Затмение - страница 37
Психотерапевт по имени Льюис или Луис — я так и не узнал, имя это или фамилия — оказался состарившимся молодым человеком с очень красивыми темно-карими безумными глазами. Он вяло пожал мне руку, провел по устланной ковром лестнице, что сразу же напомнило родной дом, и оставил одного в тесной комнатушке с затхлым воздухом, окна которой, прикрытые сетчатыми занавесками, выходили на двор, где стояли мусорные баки и гуляла одинокая кошка. Прошло минут пятнадцать. В доме царила похоронная атмосфера ожидания, словно вот-вот должно произойти некое ужасное событие. Полная тишина. Я представил себе Льюиса, закрывшегося где-нибудь поблизости с куда более несчастным бедолагой, почувствовал себя симулянтом, и мне захотелось немедленно сбежать. Но тут появился хозяин и проводил меня в комнату для консультаций на первом этаже, обстановку которой составляли темно-серый стол, два кресла и ковер овсяного оттенка. Я сразу же начал сбивчивую, граничащую с истерикой исповедь о том, каким обманутым чувствую себя. Он поднял изящную, безволосую руку, на секунду прикрыл глаза, покачал головой. Наверное, те же самые жалобы он слышал от всех, впервые посетивших его пациентов. Я не мог этого вынести и объяснил, что на самом деле не знаю толком, зачем здесь очутился, а когда он ответил, что тоже понятия не имеет, почему я пришел, удивился. Я даже не понял, что он шутит.
— Возможно, вы мне расскажете? — мягко предложил он, — и тогда мы оба поймем.
Я уже начал уставать, потому что подозревал: на самом деле он прекрасно знает, кто я такой и в чем дело, прошла всего пара недель с тех пор, как мой позор как растекшееся грязное пятно проник во все газеты. Я считал, что с его стороны дурной тон и нарушение профессиональной этики руководствоваться тем, что происходит за пределами этой комнаты. В любом случае, во время сеанса все остальное перестает существовать. Приемная психотерапевта, где даже тишина чувствуется как-то иначе — мир в себе. И конечно, опыт с Касс мне никак не помог. Действительно, у меня и мыслей о ней не возникло. Каждому своя печаль.

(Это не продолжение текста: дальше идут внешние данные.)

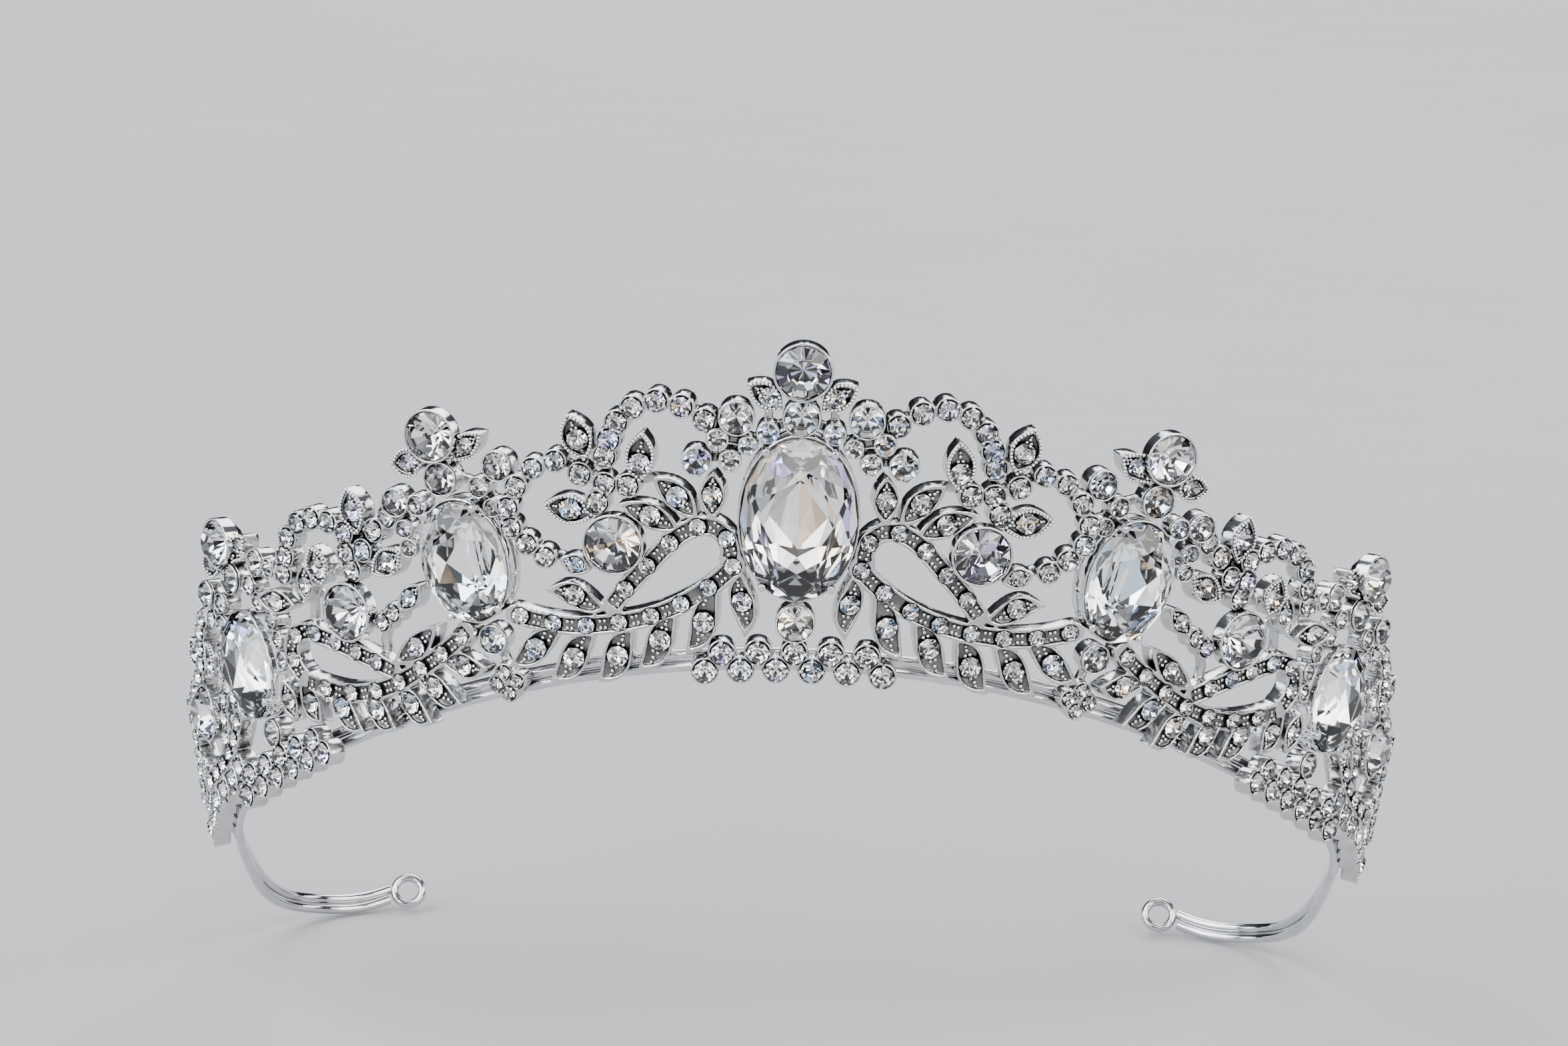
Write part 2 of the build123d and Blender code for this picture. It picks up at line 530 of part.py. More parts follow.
def end_tip():
    motif = Casting(96)
    motif.cups([(89.8, 13.4), (91.4, 11.9), (92.9, 10.3), (94.4, 8.7), (96.0, 7.3), (97.7, 6.1),
                (99.5, 5.0)], 1.9, "chain_stones")
    motif.leaf((92.0, 4.0), (92.2, 8.4), 2.5, stone_at=0.5, milgrain=True)
    motif.leaf((91.8, 2.8), (92.4, -1.0), 2.4, stone_at=0.5)
    motif.leaf((95.2, 2.8), (96.2, -1.0), 2.4, stone_at=0.5)
    motif.leaf((99.4, 3.6), (104.6, 0.6), 2.6, stone_at=0.5)
    motif.channel([(90.9, 3.4), (94.0, 3.3), (97.0, 3.5), (99.8, 4.0)], 4, first=0.16, last=0.78)
    motif.web((99.5, 5.0), (100.6, 3.2))
    motif.web((92.2, 8.0), (93.2, 10.0))
    return motif


# ---- pieces set on the castings -----------------------------------------------------------------


def on_facet(motif, s, v, solid):
    centre = motif.facet.flat(s, v)
    return motif.facet.put(Pos(centre.X, centre.Y) * solid)


# ---- band wires and end loops -------------------------------------------------------------------

# s and v of the middle between the two wires and their drop behind the castings,
# then points of the bare ends in the ring's frame
BAND_FRONT = 0.5
BAND = [(30, -0.3, 0), (52, -1.2, 0), (78, -0.5, 0.05), (101, 0.7, 0.1)]
BARE_END = [(63.3, 13.5, 0.9), (60.0, 26.4, 1.8), (55.0, 32.2, 3.4), (48.95, 34.4, 5.6)]
EYE_CENTRE = (46.6, 34.4, 6.1)


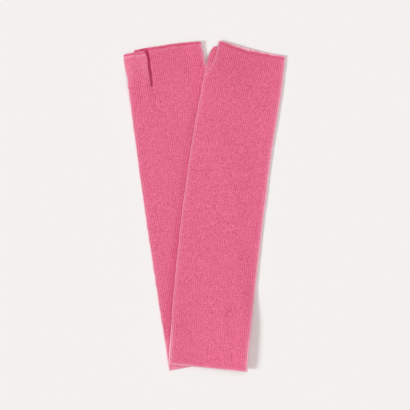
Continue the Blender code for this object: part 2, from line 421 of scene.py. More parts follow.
# %% Crossing
CROSSING_GAP = 0.35
CROSSING_CREST = 6.0
CROSSING_REACH = 70.0
CROSSING_DROP = Table(("y", "length"), (
    (-101.0, 24.0), (-51.0, 36.0), (49.0, 60.0),
))
DROPS_ABOVE_Y = -99.0
LEVEL_BELOW_Y = -166.0
CROSSING_TOP_Y = 175.0
FLOOR_ABOVE_Y = 201.0
HEM_OVERHANG = 20.0
HEM_SAG_SHARE = 0.1


def floor_height(x, y):
    """The left warmer lies on the floor everywhere."""
    return 0.0


left = Warmer(LEFT_LAY, LEFT_FOLDS, floor_height, palm_up=True, stack_side=(-6.0, 5.0),
              finger_bow=2.1, finger_dip=LEFT_FINGER_DIP, thumb_length=44.0, thumb_slant=-1.8,
              thumb_fold=LEFT_THUMB_FOLD, seed=21)


def crossing_height(x, y):
    """Height of the right warmer's underside over points of the floor."""
    across, from_hem = left.locate(x, y)
    past_far_fold = across - left.width(from_hem)
    height = left.thickness(across, from_hem, CROSSING_CREST, CROSSING_REACH) + CROSSING_GAP
    drops = smoothstep(LEVEL_BELOW_Y, DROPS_ABOVE_Y, y)
    drop = drops * smoothstep(0.0, CROSSING_DROP.straight("length", y), past_far_fold)
    crossed = fall(CROSSING_TOP_Y, FLOOR_ABOVE_Y, y)
    sag = HEM_SAG_SHARE * smoothstep(0.0, HEM_OVERHANG, -from_hem)
    return height * (1.0 - drop) * crossed * (1.0 - sag)


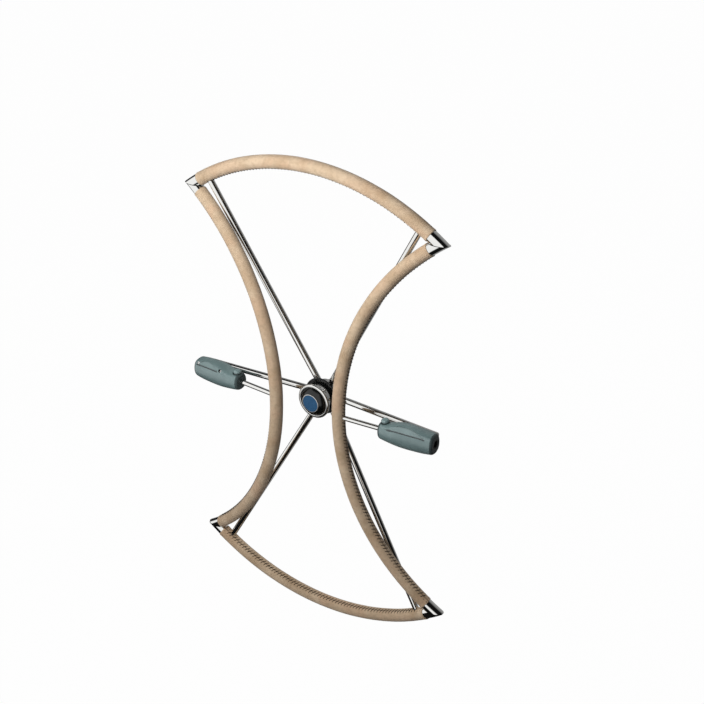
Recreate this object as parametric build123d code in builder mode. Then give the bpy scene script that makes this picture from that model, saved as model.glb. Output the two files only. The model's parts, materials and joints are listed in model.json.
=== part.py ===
from build123d import *
import math
import os

# Folding steering wheel. It turns about Y, with the origin on the shaft's axis at the back face of the hub,
# +Y away from the helmsman and +Z up. Both sides of the rim are hinged at the corners and lie folded in
# front of the spokes. What folds is drawn open, in the true circle, and then turned about its hinge.

# Rim: four arcs of tube under stitched leather, in a plane in front of the hub's back face
wheel_dia = 1016
rim_forward = 58
tube_dia = 25
tube_wall = 1.5
leather_t = 1.05
skin_gap = 0.05
corner_angle = 54.85
fold_travel = 172
leather_stop = 22
socket_stop = 26
spigot_len = 20

# Spokes: straight tubes whose lines meet on the axis behind the rim plane and run out to the rim
spoke_dia = 13
spoke_wall = 1.5
diagonal_angle = 60
hub_depth = 34
spoke_start = 19
weld_gap = 0.03
nose_len = 6
nose_round = 2.3
nose_groove_at = 1.6
nose_groove_width = 1.4
nose_groove_depth = 1.2
nose_hole_dia = 4
nose_hole_depth = 4

# Corner hinges: a pin fixed in the upper or lower arc, a flanged bush in the folding side
pin_dia = 8
pin_depth = 9
bush_dia = 12
bush_flange_dia = 19
bush_flange_t = 1
hinge_gap = 0.1
running_gap = 0.05
fixed_gap = 0.02
edge_break = 0.6

# Hub: keyed bore on a 1 inch shaft, spokes let into its drum, and a dark cover disc on its front spigot
hub_len = 44
hub_spigot_dia = 48
hub_spigot_len = 9
hub_drum_dia = 56
hub_tail_dia = 41
hub_tail_len = 14
shaft_dia = 25.4
key_width = 6.35
key_depth = 3.2
hub_round = 2
cover_dia = 78
cover_t = 5
cover_round = 1.8

# Hand nut in front of the hub: washer, collar with pin holes, front ring, dark cone and a plain round badge
washer_t = 2
washer_dia = 44
nut_thread_dia = 14
nut_thread_len = 15
collar_dia = 60
ring_dia = 74
ring_t = 7
ring_width = 6
nut_len = 21
collar_holes = 12
collar_hole_dia = 4.5
collar_hole_depth = 4
nut_edge = 1
cone_seat = 5
cone_height = 9
cone_swell = 1.5
badge_dia = 36
bezel_width = 1.6
bezel_t = 2.4
bezel_stand = 0.6
badge_t = 1.6

# Lock rod and sliding grip, measured along the rod from the middle of the side rim
rod_dia = 10
rod_inset = 4
grip_start = 95
grip_len = 120
spoke_gap = 2.2
slide_travel = 40
socket_spare = 5
slide_gap = 0.3
guide_gap = 0.08
sleeve_dia = 19
sleeve_start = 21
cap_t = 5
cap_shoulder = (0.6, 0.9)
cap_taper = 3
groove_depth = 0.8
groove_width = 5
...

Мы расположились в креслах; нас как бдительный судья разделял стол. Смутно помню, что тогда рассказывал. В разговоре то и дело возникали неловкие паузы. Один раз, к моей досаде, хотя ничего неожиданного тут не было, на глаза навернулись слезы. Словами Льюис помог мне мало, хотя само его присутствие казалось странно красноречивым. Запомнились два эпизода нашей беседы. Я пожаловался, что несчастен и поспешно рассмеялся, уверенный, что сейчас услышу стандартное: «кто из нас счастлив?» но, к моему удивлению, он покачал головой, посмотрел в полукруглое окно на распустившиеся почки каштана, и сказал: нет, нет, я считаю, что радость — естественное состояние человека. Конечно, мы не всегда способны различить, что хорошо, а что плохо, продолжал он, но я его почти не слушал: то, что он сказал, настолько поразило меня, что буквально лишило дара речи, и в тот день сеанс закончился раньше обычного.

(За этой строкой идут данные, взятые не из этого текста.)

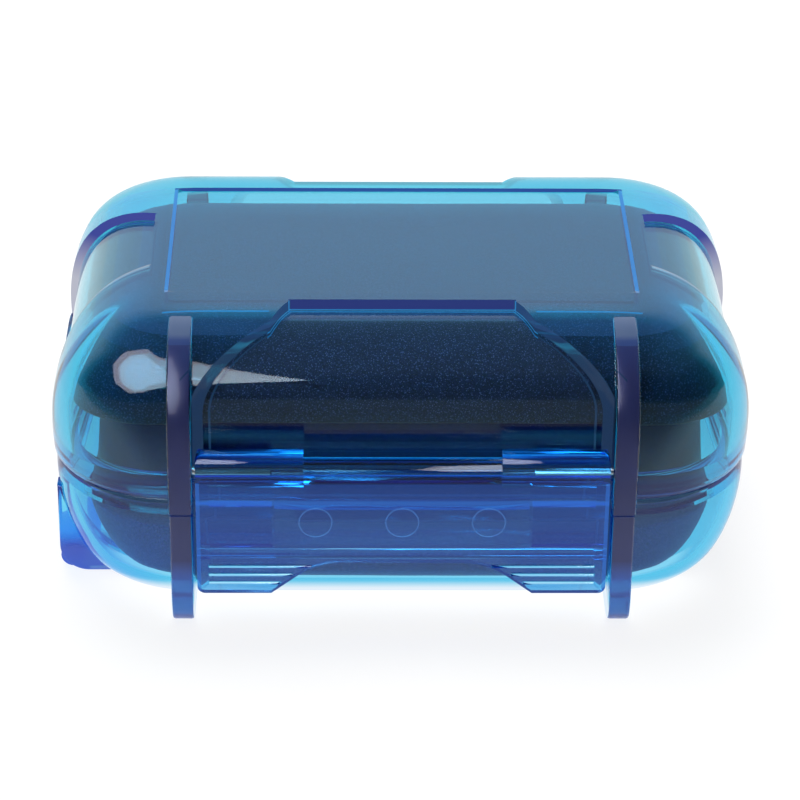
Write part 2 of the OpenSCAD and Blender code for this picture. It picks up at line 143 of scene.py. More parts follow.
def together(*parts):
    """Solids that don't touch, in one bmesh."""
    whole = bmesh.new()
    for part in parts:
        mesh = bpy.data.meshes.new("part")
        part.to_mesh(mesh)
        part.free()
        whole.from_mesh(mesh)
        bpy.data.meshes.remove(mesh)
    return whole


def arc(x, y, r, a, b, steps=12):
    """Points of an arc between two angles, in degrees."""
    turns = [math.radians(a + (b - a) * i / steps) for i in range(steps + 1)]
    return [(x + r * math.cos(t), y + r * math.sin(t)) for t in turns]


def easing(start, end, count):
    """Heights from start to end, closer together towards the end."""
    return [start + (end - start) * math.sin(math.pi / 2 * i / count) for i in range(count + 1)]


def as_object(bm, name):
    bmesh.ops.recalc_face_normals(bm, faces=bm.faces)
    mesh = bpy.data.meshes.new(name)
    bm.to_mesh(mesh)
    bm.free()
    thing = bpy.data.objects.new(name, mesh)
    bpy.context.scene.collection.objects.link(thing)
    return thing


def shaped(name, bm, *steps, soft=0):
    """A solid to which others are joined and from which others are cut, in turn, then softened."""
    thing = as_object(bm, name)
    tools = []
    for operation, solid in steps:
        tools.append(as_object(solid, "tool"))
        step = thing.modifiers.new(operation, "BOOLEAN")
        step.operation, step.object, step.solver = operation, tools[-1], "EXACT"
    if soft:
        edge = thing.modifiers.new("edges", "BEVEL")
        edge.width, edge.segments, edge.limit_method = soft, 2, "ANGLE"
        edge.angle_limit = math.radians(40)
    graph = bpy.context.evaluated_depsgraph_get()
    mesh = bpy.data.meshes.new_from_object(thing.evaluated_get(graph))
    thing.modifiers.clear()
    thing.data = mesh
    for tool in tools:
        bpy.data.objects.remove(tool)
    return thing


JOIN, CUT, KEEP = "UNION", "DIFFERENCE", "INTERSECT"


def placed(thing, node, material, crease=30):
    """Brings a finished piece to metres, in place of its node, with its material."""
    mesh = thing.data
    mesh.transform(Matrix.Scale(MM, 4))
    mesh.shade_smooth()
    mesh.set_sharp_from_angle(angle=math.radians(crease))
    mesh.materials.clear()
    mesh.materials.append(material)
    bodies = frame["record"]["behaviour"]["bodies"]
    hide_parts(node)
    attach(thing, next(body for body, nodes in bodies.items() if node in nodes))
    return thing


# Measures of the case, in millimetres. W, D and H are whole sizes, T is a thickness and R a radius.
# X and Y are places from the middle of the case, and Z is a height over the table.


# Both shells. An END or SIDE draws in so far, over such a height, with such a power.
CASE_W, CASE_D, CASE_H = 109, 69.4, 47.3
SEAM_Z, RIM_GAP, BASE_STEP, FOOT_H = 20.8, 0.2, 0.4, 0.5
RIM_W, RIM_H, RIM_LIP = 3, 3.4, 0.25
LID_LOW, BASE_TOP = SEAM_Z + RIM_GAP / 2, SEAM_Z - RIM_GAP / 2
RIM_INSET = BASE_STEP + RIM_W
BASE_X, BASE_Y = CASE_W / 2 - BASE_STEP, CASE_D / 2 - BASE_STEP
CORNER_R, LID_TOP_R, BASE_FOOT_R, TOP_SHIFT = 19.3, 9.7, 12.8, 1.5
LID_END, LID_SIDE, LID_WALL = (18.5, 24.4, 2.45), (14, 12.3, 2), 2.4
BASE_END, BASE_SIDE, BASE_WALL = (13.3, 18.2, 1.94), (8.8, 7.2, 2), 1.8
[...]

Второе, что запомнилось — его заявление о том, что меня просто-напросто раздавили, именно так он и выразился. Я подумал, что это звучит впечатляюще, даже мелодраматично, так ему и сказал. Он настаивал на своем — но не спорил, а только сидел молча, ощупывая меня холодным напряженным взглядом, и после минутного раздумья пришлось согласиться: да, я раздавлен, именно так себя и чувствую.
— Но что именно меня раздавило, вот вопрос? — спросил я скорее нетерпеливо, чем жалобно.
Естественно, ответа не последовало. Больше я к нему не ходил, и не потому, что был разочарован или обозлен на то, что он не сумел помочь, мне просто показалось, что больше ему нечего сказать. Полагаю, и он так думал, потому что прощаясь, пожал мне руку крепче обычного, а улыбка выражала понимание и грусть; так улыбается отец, провожая сына в большой мир. Когда вспоминаю о нем, меня охватывает тоска, едва ли не ощущение потери. Возможно, он действительно помог мне, хотя я этого и не понял. Тишина его приемной так умиротворяла. Я написал о нем Касс. Нечто вроде исповеди, неуклюже замаскированной натужным юмором, нечто вроде извинения, как будто я, ничтоже сумняшеся, уселся на дальнюю скамейку храма, куда она всегда стремилась. Касс не ответила. Я подписался: «Раздавленный».